Several mobile apps have arrived in the marketplace recently to help Muslims find their potential partners. Has this digital age empowered the mipsters of today, or has it blurred the lines of Islam?
“For many Muslims who have grown up in the West, dating and getting married can be challenging. Determined to find love on their own terms, some Muslim Millennials are now turning their backs on family-sanctioned matchmaking, and turning to their smartphones instead.” (SBS Australia)
Billed as an interactive matching application for Muslims, Salaam Swipe promises to revolutionize the way we meet one another. According to the twenty-five-year-old developer behind the project, it is a format not too different to the very popular Tinder.

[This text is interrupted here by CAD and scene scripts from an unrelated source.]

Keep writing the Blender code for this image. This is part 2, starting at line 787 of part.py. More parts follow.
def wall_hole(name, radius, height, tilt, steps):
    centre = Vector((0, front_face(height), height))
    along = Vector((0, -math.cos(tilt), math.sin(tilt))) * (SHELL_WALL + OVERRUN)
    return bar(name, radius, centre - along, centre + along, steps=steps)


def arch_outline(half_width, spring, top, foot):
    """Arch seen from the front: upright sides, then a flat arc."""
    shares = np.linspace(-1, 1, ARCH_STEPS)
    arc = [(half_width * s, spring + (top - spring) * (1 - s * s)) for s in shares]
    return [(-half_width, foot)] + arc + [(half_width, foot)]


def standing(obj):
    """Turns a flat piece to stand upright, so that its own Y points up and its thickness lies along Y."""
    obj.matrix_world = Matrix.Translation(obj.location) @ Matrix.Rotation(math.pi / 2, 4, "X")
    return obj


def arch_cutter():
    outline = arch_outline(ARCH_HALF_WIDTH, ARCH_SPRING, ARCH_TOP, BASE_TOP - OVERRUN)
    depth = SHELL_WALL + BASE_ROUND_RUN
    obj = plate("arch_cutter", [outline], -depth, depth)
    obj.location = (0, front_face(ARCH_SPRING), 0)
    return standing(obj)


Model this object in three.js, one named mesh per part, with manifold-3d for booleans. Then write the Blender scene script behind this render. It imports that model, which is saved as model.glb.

“Who a young [Muslim] meets is determined by the breath of their network. You have to relinquish your control over who you are and your identity to someone else who is going to take that information and bring it to a third party.
“Salaam Swipe will allow young Muslims to reach out to potential mates without that interference.”
Aquila Style columnist Amal Awad, who is now married, has a candid view on how such applications can benefit Muslims in this ever-changing 21st century.
“When I was in my early 20s. I remember meeting with other Muslims – we were all brainstorming ideas like how can we make it halal to date,” Awad explained.
“Muslims who are very observant of their faith would have difficulty meeting people because they are strict ideas and limitations with how you interact with the opposite sex.
“Using the internet has absolutely open doors that would have been completely closed to us before. They are people who will be absolutely open to an app like that, and there are others who will see it something that is not appropriate.
“It’s going to be like anything. There are going to be critics and there are going to be proponents. I think it comes down to the individual’s choice. It just comes down to their religious viewpoints.”
Jessa, founder of Salaam Swipe, reinforced that view by insisting that it is a platform that allows Muslims to connect with people with the same faith.
Jessa added: “I think there’s an assumption that it will be like other apps out there that are used in a more nefarious way. You know the very fact that they’re on a Muslim site, already shows that they have a different intention in mind. So I don’t think that’s really a valid concern.”
Such Tinder-style apps has the potential to generate a hook-up culture within the young Muslim community, according to another similar app Crescent. However, Hamid – the man behind Crescent – is not keen to build an application that facilitates sleaziness and immoral behaviour.
“I don’t want people to think that we’re just developing this to corrupt anyone or lead anyone astray or do anything of that. This is for someone to meet someone of quality and to have a relationship with.”